First of all - Debugging takes hard work. Sorry folks, no matter how easy Microsoft tries to make it, no matter how tightly they integrate Java-killer-P into app-Q, you still need the ability to follow the flow of bits from point A to Z, and more importantly, figure out what B through Y need to do.

How to debug asynchronous events... Since you mentioned c#, I will presume you have a REALLY coarse granularity here when you say "async".

So... First step, force non-reentrancy and non-overlapped event handling. Does your problem go away? Find the global data you clobbered.

Step 2 (if #1 fails) - Run both ends of your app on the same machine. Does the problem go away? Don't trust .NET to gracefully handle network errors. Don't trust your process to have basically-uninterrupted control of the CPU. Don't trust try/catch to save you from "real" problems.

Step 3 - Okay, you have a "real" bug, in your code. But on the bright side, if you got here, you can probably reproduce it, so, piece of cake. Load up your trusty debugger and dump a COMPLETE stack trace up to the error. Don't trust the last line to have caused the error, it just failed to deal with whatever broken crap the actual problem threw its way.

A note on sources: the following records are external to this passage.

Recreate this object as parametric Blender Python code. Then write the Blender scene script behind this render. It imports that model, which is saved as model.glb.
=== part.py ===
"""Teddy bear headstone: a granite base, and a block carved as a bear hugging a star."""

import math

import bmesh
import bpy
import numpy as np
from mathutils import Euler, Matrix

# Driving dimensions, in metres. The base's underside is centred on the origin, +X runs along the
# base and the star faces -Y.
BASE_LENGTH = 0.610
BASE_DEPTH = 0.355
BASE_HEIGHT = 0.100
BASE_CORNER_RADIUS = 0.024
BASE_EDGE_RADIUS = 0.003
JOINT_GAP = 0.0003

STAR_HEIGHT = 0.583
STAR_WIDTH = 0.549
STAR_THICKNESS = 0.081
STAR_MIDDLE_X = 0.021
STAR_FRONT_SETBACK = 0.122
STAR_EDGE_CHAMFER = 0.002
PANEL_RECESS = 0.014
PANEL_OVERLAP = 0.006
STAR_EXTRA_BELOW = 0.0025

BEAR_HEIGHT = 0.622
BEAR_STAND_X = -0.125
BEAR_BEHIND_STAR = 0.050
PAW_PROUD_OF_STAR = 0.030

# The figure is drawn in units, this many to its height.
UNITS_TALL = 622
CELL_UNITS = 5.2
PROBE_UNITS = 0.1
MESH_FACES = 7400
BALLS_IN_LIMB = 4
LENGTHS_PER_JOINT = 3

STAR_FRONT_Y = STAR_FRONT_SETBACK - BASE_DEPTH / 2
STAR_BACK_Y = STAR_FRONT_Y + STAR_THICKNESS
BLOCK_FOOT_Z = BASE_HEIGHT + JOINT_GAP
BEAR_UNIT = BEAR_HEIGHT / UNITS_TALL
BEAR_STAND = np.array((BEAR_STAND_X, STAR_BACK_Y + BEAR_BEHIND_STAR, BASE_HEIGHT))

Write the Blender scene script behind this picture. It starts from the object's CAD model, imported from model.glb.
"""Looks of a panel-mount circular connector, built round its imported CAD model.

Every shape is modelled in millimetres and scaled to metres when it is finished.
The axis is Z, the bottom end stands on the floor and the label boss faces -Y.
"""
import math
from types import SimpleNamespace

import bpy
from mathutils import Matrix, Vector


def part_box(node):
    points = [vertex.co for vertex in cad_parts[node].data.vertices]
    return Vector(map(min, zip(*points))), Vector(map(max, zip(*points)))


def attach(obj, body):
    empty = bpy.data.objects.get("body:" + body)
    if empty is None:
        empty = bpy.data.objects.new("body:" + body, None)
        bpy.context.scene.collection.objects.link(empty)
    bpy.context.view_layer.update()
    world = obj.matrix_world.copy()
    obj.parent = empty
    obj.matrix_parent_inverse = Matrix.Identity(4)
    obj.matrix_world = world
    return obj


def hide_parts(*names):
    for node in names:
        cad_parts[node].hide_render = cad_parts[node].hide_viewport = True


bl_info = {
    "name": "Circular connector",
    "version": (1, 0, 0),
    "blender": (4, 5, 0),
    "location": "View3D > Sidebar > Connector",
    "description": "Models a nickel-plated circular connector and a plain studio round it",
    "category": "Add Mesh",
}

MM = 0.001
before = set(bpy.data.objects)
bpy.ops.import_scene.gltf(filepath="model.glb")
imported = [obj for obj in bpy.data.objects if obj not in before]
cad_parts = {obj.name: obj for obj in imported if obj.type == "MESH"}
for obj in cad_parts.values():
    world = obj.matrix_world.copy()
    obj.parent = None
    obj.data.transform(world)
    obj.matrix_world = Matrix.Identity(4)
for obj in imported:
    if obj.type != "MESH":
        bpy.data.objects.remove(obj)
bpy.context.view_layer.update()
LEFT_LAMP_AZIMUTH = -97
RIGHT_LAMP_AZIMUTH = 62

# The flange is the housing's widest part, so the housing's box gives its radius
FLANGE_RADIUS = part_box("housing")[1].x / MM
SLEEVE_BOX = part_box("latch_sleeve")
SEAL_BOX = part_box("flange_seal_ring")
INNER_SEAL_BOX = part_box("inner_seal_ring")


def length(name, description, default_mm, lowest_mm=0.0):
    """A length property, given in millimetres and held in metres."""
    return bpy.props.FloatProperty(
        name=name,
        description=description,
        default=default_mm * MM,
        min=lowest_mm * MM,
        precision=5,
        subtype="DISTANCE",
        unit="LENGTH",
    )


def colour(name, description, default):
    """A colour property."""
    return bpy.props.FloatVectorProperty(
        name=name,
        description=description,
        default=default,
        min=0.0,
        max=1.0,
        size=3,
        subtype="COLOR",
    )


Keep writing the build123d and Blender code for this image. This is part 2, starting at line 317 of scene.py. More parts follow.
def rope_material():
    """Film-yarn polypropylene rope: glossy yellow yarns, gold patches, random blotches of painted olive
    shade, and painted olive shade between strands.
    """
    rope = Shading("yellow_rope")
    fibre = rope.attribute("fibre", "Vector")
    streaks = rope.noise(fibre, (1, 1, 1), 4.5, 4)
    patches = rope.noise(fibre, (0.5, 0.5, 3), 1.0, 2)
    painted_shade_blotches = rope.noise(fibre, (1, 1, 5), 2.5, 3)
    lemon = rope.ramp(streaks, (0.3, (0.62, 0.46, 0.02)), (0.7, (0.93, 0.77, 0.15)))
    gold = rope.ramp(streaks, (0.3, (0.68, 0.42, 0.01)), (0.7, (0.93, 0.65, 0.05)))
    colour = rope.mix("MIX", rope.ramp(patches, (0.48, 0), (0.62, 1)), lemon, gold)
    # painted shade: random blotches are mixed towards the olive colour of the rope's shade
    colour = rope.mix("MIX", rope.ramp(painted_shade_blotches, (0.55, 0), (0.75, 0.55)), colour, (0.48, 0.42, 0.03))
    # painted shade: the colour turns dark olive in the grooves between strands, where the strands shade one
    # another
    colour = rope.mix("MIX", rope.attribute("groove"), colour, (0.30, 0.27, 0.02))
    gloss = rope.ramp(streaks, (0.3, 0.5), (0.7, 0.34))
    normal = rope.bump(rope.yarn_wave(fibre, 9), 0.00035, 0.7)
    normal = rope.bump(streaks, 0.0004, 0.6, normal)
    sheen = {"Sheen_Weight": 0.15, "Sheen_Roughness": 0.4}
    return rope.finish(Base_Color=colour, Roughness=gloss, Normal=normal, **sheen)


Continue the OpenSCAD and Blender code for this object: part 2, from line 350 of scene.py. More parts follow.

Step 4 - trace through your code, on both sides, one line at a time. Sound tedious? Yup. You might spend a week on a single run. But you'll sure as hell know the flow of your by the time it finishes.

Step 5 - No step 5 exists. Step 4 WILL let you find your problem, as long as it resides in your code and not in the aether between the two sides of the connection (which steps 1 and 2 should have eliminated as a problem).